Consumer loans at the nation's top 100 retail banks grew a slim 3.6% in 1991, well off their average growth rate of 10.8% in the past five years, according to American Banker's annual consumer lending roundup.

The results are sobering since consumer lending is widely viewed as the major engine of revenue growth for most banks. However, the data are not surprising.

Consumer lenders said the slowdown, reflected a recession that kept unemployment high and consumers wary about taking on new debt.

Indeed, the year was highlighted by the first decrease in installment credit in 33 years, according to statistics from the Federal Reserve Board.

The lead bank subsidiaries of BankAmerica Corp., Citicorp, and Wells Fargo & Co. retained their positions as the top three lenders last year. (For details on the top 300 domestic banks in consumer lending, see tables beginning on page. 8.)

However, Wells' loan total dropped almost 10% year over year, while Bank of America and Citibank saw slight gains, 5.6% and 2.2%, respectively.

Total outstanding consumer loans at the top 100 banks rose to $385.3 billion, from $371.8 billion in 1990.

Home Equity Loan Growth

One of the few bright spots for bankers continues to be home equity loans, which are still the fastest-growing area of consumer credit. This category grew 20.6%, to $35.2 billion outstanding at the top 100 consumer banks.

But credit card balances outstanding at all banks insured by the Federal Deposit Insurance Corp. grew just 4.1%. That was up from 1.5% growth in 1990, and the 1991 figure would have been higher if banks had not continued their aggressive securitization of credit card loans to get them off their books.

Student loans, single-payment, and installment loans at the top 100 banks edged down 0.2% in 1991 - the first time since 1958 that installment credit had shrunk. At all banks insured by the FDIC, installment credit declined 6.3%, compared with 0.7% growth in 1990.

Moreover, the near-term outlook remains gloomy.

Consumer Credit Falls in April

The Fed this week said consumer credit fell 6.3% in April, the third consecutive monthly contraction in consumer borrowing and the biggest drop since June 1980.

Nevertheless, all consumer loans - including first and second mortgages, credit card debts, auto loans, and personal loans - grew to make up 39.9% of the top 100 banks' loan portfolios last year, from 37.8% in 1990.

To keep that share growing, bankers said they are putting their marketing muscle where demand lies - in home equity lending.
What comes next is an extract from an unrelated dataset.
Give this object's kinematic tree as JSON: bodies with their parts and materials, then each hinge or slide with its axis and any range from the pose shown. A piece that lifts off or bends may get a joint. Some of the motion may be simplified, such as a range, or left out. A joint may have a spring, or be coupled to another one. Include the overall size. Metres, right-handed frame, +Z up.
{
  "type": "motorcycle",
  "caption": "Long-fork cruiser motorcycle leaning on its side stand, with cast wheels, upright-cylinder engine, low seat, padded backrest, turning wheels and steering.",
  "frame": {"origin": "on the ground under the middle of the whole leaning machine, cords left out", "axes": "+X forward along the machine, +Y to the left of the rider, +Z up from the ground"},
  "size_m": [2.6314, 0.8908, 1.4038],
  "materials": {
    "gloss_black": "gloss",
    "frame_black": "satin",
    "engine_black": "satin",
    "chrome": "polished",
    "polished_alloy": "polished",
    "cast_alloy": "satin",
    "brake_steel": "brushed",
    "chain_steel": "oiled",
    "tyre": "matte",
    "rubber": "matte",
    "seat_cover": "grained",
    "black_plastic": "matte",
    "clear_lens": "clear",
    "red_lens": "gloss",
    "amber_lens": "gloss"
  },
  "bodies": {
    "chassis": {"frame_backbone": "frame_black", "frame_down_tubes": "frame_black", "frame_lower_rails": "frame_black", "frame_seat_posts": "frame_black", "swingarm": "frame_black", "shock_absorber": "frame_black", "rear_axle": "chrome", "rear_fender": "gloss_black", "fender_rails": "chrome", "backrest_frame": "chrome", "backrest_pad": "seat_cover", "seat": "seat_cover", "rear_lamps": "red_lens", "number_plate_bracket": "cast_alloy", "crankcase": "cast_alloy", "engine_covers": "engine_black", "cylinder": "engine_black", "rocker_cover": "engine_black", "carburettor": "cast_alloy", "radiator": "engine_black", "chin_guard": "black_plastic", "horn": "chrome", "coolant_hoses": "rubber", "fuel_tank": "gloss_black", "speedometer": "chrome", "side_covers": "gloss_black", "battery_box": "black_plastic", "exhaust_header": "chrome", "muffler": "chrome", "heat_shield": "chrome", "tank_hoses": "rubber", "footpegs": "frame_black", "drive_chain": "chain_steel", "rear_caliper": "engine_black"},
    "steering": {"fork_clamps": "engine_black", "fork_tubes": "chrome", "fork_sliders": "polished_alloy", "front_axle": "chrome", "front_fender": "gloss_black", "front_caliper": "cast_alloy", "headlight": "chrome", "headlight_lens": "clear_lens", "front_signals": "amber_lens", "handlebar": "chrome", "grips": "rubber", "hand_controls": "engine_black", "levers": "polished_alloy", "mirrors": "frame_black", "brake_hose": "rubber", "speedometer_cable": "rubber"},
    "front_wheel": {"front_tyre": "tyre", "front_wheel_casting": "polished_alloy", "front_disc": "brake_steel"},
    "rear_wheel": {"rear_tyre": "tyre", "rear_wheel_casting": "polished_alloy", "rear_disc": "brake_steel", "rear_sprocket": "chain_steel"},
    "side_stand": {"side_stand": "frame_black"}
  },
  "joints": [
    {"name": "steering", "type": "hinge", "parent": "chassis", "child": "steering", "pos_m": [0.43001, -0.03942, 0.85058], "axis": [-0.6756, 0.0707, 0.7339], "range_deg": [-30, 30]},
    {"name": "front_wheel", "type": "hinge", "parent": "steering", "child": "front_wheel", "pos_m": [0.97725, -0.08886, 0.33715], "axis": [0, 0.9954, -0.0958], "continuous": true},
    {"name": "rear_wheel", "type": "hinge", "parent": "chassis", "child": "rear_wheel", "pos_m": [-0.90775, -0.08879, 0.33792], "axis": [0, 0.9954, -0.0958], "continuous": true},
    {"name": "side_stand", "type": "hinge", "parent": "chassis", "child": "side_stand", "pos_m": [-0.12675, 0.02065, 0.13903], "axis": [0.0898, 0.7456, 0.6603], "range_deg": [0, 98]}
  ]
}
For example, Key Bank of New York, the nation's 14th-largest consumer lender, offers home equity loans at the prime rate, 6.5%, for the first year.

Consumer Mania

"People are just running to get it," said Sergio Amitrano, executive vice president in charge of consumer lending at the KeyCorp subsidiary.

Added Richard C. Hartnack, vice chairman of Union Bank in San Francisco: "Originations for home equities are at record levels. It's still the best consumer borrowing product around." Union Bank is a subsidiary of Bank of Tokyo.

Consumers are flocking because home equity loans are made at relatively low interest rates and are the last form of credit to retain tax deductibility. The American Bankers Association says 43% of all commercial banks offered home equity lines of credit in 1991.

Even the ballooning home equity market will deflate, bankers conceded, however.

End to Growth Seen

Mr. Amitrano commented: "I see the home equities definitely continuing to grow but certainly not at the same growth rate because you're going to have a mature product.

For the time being, though, Key Bank's consumer loan portfolio is thriving, having grown 33.15% last year. This dramatic rise reflects some unusual one-time events, however. For example, Key merged three regional New York banks into one last year and also bought assets from two large New York thrift holding companies.

First Union National Bank of Florida similarly saw its consumer loan portfolio jump 60.24% last year, largely because of its acquisition of Southeast Banking Corp. And subsidiaries of the Fleet Financial Group, which absorbed Bank of New England's units, boosted their retail holdings at a rapid pace.

Fleet's flagship bank in Providence, R.I., saw its consumer outstandings rise 108%, to $2.4 billion, at the end of 1991, from $1.1 billion a year earlier.

Bank of America leads all in the U.S. banking pack with a $36.15 billion consumer loan portfolio, even before its merger with Security Pacific National Bank, the fourth-largest consumer lender last year.

Citibank, which for the third year in a row is second to Bank of America in the consumer loan derby, with a $28.8 billion portfolio, does not seem perturbed by its runner-up status.

"We're not trying to grow assets on our books," said a Citicorp spokeswoman. Indeed, she pointed out, the company regularly repackages many of its loans as securities.

Chairman John Reed told analysts last year that Citicorp does not need to be the biggest bank holding company, as long as it is "No. 1 or No. 2 in each of our main businesses" - consumer banking, international banking, and corporate lending.